* [Requirements] Using the data below, return the stretch from the line that contains "Write part 2 of" through the line that contains "dull = near(tree, place, FACING_MIDDLE, FACING_FACE, **DULL)", both included, exactly as it stands and nothing beyond it.

* [Stored rows]
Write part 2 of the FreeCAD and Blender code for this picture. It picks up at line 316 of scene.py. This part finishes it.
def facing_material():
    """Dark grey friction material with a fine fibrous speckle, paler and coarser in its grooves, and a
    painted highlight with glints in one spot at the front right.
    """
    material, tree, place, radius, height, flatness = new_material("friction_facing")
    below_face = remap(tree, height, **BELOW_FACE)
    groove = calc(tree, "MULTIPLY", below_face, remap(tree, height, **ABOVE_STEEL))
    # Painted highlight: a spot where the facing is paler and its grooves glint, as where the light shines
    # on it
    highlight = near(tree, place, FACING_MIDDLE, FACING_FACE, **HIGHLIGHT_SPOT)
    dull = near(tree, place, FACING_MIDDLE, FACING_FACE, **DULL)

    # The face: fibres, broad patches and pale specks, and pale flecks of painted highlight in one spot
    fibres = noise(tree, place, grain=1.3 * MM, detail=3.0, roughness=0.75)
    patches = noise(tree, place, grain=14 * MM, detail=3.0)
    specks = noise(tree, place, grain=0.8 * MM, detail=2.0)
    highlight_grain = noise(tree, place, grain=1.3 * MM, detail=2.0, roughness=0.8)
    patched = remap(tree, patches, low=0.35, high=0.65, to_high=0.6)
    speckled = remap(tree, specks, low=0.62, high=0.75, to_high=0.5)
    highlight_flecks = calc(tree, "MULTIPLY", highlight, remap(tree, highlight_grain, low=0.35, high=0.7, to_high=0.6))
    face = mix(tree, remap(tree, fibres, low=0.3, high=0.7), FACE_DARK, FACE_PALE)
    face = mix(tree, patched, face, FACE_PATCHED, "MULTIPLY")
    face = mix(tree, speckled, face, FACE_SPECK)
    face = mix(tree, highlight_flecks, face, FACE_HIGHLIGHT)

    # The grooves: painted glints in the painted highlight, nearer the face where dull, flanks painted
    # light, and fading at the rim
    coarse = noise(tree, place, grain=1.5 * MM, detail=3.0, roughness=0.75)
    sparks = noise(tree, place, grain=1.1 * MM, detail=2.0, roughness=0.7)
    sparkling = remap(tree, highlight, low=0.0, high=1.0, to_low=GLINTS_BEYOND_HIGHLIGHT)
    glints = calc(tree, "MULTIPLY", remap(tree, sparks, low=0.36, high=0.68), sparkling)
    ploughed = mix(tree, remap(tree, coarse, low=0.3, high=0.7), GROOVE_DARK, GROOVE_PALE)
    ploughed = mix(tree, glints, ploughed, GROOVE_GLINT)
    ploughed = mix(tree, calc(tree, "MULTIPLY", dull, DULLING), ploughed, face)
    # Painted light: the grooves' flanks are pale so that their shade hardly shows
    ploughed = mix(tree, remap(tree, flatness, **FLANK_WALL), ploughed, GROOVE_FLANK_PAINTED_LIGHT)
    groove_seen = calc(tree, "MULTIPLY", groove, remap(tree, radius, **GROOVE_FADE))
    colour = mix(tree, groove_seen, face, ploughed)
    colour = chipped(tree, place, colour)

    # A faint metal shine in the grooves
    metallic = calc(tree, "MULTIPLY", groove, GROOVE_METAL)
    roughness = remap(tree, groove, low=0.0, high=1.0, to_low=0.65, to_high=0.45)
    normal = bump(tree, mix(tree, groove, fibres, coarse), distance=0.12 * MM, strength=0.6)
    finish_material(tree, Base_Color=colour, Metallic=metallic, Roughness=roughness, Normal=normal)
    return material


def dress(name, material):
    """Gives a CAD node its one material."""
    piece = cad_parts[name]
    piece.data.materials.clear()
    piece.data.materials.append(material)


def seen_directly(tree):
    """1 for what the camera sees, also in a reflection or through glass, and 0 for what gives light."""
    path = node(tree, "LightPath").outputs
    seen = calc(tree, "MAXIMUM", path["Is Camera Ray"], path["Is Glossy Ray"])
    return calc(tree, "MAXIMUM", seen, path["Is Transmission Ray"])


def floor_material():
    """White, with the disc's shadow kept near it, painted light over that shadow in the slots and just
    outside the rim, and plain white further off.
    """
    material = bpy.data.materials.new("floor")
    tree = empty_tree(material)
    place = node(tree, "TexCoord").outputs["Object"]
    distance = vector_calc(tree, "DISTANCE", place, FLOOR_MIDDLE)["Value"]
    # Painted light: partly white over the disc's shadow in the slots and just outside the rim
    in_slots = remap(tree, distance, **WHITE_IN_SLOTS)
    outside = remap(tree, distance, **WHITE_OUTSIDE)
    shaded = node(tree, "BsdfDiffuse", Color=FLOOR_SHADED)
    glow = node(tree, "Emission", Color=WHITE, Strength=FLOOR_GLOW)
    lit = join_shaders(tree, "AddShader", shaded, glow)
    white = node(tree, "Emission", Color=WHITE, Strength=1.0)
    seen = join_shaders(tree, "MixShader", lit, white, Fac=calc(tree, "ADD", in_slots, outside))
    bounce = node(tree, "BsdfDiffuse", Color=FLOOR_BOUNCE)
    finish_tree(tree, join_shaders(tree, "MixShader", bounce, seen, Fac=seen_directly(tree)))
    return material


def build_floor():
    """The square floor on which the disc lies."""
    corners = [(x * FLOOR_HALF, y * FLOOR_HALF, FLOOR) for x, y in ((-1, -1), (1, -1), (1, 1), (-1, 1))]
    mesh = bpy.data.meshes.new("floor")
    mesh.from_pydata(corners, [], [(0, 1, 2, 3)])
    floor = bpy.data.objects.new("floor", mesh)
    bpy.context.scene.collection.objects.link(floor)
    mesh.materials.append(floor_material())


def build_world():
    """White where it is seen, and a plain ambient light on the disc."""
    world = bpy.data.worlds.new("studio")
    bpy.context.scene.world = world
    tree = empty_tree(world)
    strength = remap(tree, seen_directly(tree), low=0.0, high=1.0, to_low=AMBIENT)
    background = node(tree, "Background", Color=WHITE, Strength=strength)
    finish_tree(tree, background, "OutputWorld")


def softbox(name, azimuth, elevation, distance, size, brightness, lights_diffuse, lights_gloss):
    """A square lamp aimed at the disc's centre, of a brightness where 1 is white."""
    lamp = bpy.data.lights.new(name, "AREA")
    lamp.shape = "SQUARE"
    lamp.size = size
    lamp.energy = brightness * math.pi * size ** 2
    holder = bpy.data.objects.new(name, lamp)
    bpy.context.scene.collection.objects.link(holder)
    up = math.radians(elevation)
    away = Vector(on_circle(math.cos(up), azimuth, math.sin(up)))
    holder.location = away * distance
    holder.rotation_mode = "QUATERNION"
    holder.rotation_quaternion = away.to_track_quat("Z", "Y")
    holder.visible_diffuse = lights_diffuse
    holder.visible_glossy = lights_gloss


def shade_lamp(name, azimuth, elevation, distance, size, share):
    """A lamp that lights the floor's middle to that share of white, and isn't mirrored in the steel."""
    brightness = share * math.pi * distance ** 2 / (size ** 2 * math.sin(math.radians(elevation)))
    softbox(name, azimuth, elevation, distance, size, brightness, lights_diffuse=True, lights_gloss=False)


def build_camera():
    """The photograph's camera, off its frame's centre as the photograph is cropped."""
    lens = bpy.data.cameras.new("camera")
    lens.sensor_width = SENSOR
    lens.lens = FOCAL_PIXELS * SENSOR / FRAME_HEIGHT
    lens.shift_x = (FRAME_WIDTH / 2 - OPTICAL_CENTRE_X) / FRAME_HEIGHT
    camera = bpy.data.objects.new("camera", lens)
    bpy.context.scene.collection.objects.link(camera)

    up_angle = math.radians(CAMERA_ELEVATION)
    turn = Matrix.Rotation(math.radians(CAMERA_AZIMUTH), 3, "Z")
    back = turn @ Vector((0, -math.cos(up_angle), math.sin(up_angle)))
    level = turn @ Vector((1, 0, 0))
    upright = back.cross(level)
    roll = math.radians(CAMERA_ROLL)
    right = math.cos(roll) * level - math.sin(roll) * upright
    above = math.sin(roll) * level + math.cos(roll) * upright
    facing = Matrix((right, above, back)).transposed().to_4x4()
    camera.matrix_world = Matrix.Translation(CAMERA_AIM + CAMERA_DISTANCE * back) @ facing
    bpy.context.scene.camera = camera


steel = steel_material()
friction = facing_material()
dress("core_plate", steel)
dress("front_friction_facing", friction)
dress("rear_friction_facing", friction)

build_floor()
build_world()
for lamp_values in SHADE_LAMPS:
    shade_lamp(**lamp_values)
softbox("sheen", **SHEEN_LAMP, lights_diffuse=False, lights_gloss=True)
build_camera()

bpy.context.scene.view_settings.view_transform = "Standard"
...
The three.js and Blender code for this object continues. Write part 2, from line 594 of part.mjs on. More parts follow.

* [Exercise output]
Write part 2 of the FreeCAD and Blender code for this picture. It picks up at line 316 of scene.py. This part finishes it.
def facing_material():
    """Dark grey friction material with a fine fibrous speckle, paler and coarser in its grooves, and a
    painted highlight with glints in one spot at the front right.
    """
    material, tree, place, radius, height, flatness = new_material("friction_facing")
    below_face = remap(tree, height, **BELOW_FACE)
    groove = calc(tree, "MULTIPLY", below_face, remap(tree, height, **ABOVE_STEEL))
    # Painted highlight: a spot where the facing is paler and its grooves glint, as where the light shines
    # on it
    highlight = near(tree, place, FACING_MIDDLE, FACING_FACE, **HIGHLIGHT_SPOT)
    dull = near(tree, place, FACING_MIDDLE, FACING_FACE, **DULL)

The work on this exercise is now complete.